# If f(x+a) = f(x-a) where a is infinitesimally small then...

1. May 23, 2015

if f(X+a) = f(X-a) where 'a' is infinitesimally small then does the result f'(X) = 0 follow?

X is a point along the x axis.. Sorry about the fault in the question

Last edited: May 23, 2015
2. May 23, 2015

### PWiz

Yes it does. You're differentiating a constant with respect to a variable, which will always be 0 no matter how small or large the constant is.

3. May 23, 2015

to be sure df(a)/dx means find df(x)/dx then input x=a

4. May 23, 2015

### Orodruin

Staff Emeritus
No. Why would you insert the infinitesimal a in the derivative? It is part of the limit in taking the derivative. It is the derivative at x which is zero.

5. May 23, 2015

### micromass

Staff Emeritus
Does $f(x+a) = f(x-a)$ hold for all $x$? For all infinitesimals $a$?

6. May 23, 2015

### micromass

Staff Emeritus
Not necessarily. Unless perhaps if the equation in the OP holds for all $x$.

7. May 23, 2015

### HallsofIvy

Staff Emeritus
Is that really the question you intended to ask? PWiz's point is that f(a) for any specific number a is a constant so its derivative is 0. I suspect that you intended to ask "if f(x_0- a)= f(x_0+ a), for any infinitesimal a, is df/dx, at x= x_0, equal to 0?"

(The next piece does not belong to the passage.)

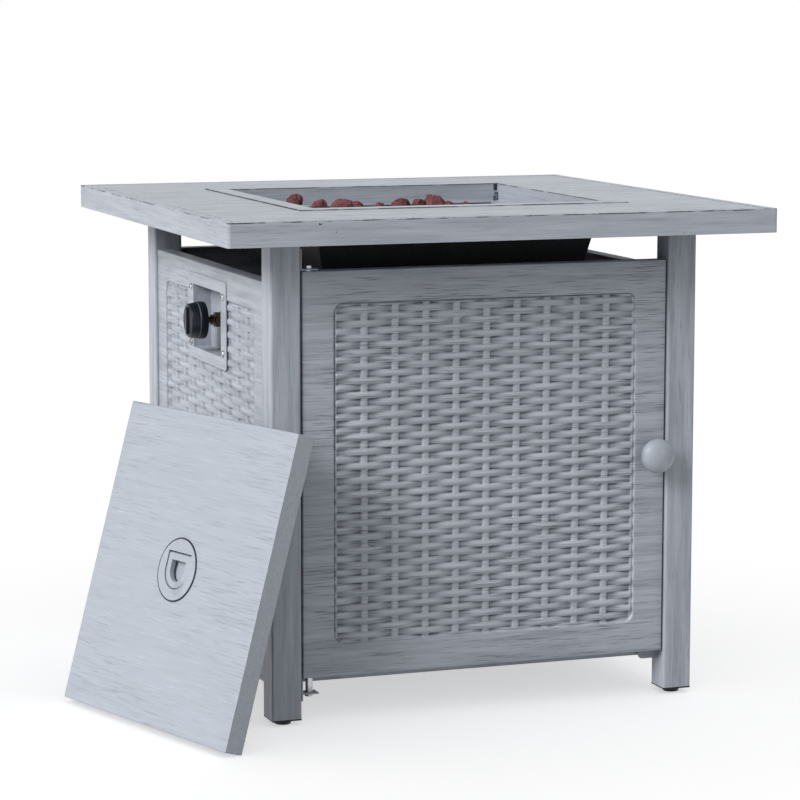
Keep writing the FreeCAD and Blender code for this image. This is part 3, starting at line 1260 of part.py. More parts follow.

Though I will point out that "df(a)/dx" is a common short form for "df/dx evaluated at x= a" so I think he is stretching the point a little! However, since it is "a" that you are taking to be infinitesimal, you certainly don't what to say "df/dx evaluated at x= a" either.

8. May 23, 2015

i just realised that my effort to ditch writing the question in latex resulted in a problem... i will edit the question for it to make sense.. Sorry about that.. I meant with x as just some point not the variable.

9. May 23, 2015

if f(X+a) = f(X-a) where 'a' is infinitesimally small then does the result df(X)/dx = 0 follow?

X is a point along the x axis.. Sorry about the fault in the question

10. May 23, 2015

### Orodruin

Staff Emeritus
Well, to be perfectly frank, the OP is mixing a lot of things.

11. May 23, 2015

### micromass

Staff Emeritus
Assuming that $f(x+a) = f(x-a)$ holds for every infinitesimal, then the answer is no. Take $f(x) = |x|$ at $X=0$.

12. May 23, 2015

Yeah really sorry about that :/

13. May 23, 2015

### Orodruin

Staff Emeritus
I strongly suggest that you do not use the notation df(X)/dx to mean the derivative of f wrt x evaluated at X. The more common interpretation would be the derivative of f(X) wrt x, which is zero regardless of x. What was wrong with f'(X)?

14. May 23, 2015

### PWiz

Not necessarily. For example, let the function $f(x)$ equal $\frac {sin x}{x}$ . Then for "X" = 0 , you'll approach the same function output as $a$ tends to 0 satisfying the first condition, but the function at "X" will be undefined.

15. May 23, 2015

### micromass

Staff Emeritus
If you assume $f$ differentiable at $X$, then the answer is true. Indeed, the Newton quotient for an arbitrary infinitesimal $a$ is

$$\frac{f(X+a) - f(X)}{a} = \frac{f(X+(-a)) - f(X)}{a}$$

Taking standard part of left and right hand sides yields (since the function is differentiable at $X$):

$$f^\prime(X) = - f^\prime(X)$$

which gives us the result.

Last edited: May 23, 2015
16. May 23, 2015

### Orodruin

Staff Emeritus
This function has a well defined limit and can easily be extended to a continuous and differentiable function at x = 0.

Sign error in the last step, but the later conclusion is correct. As it stands, the right hand side would evaluate to f'(X).

17. May 23, 2015

### PWiz

The OP didn't specify the function domain, so I took the liberty of using natural domains.

18. May 23, 2015

### my2cts

No. It only means that the function is continuous in x.

19. May 23, 2015

### micromass

Staff Emeritus
No it doesn't.

20. May 23, 2015

### Orodruin

Staff Emeritus
No it does not. Consider the function f(x) = 0 if x ≠ 0 and f(0) = 1.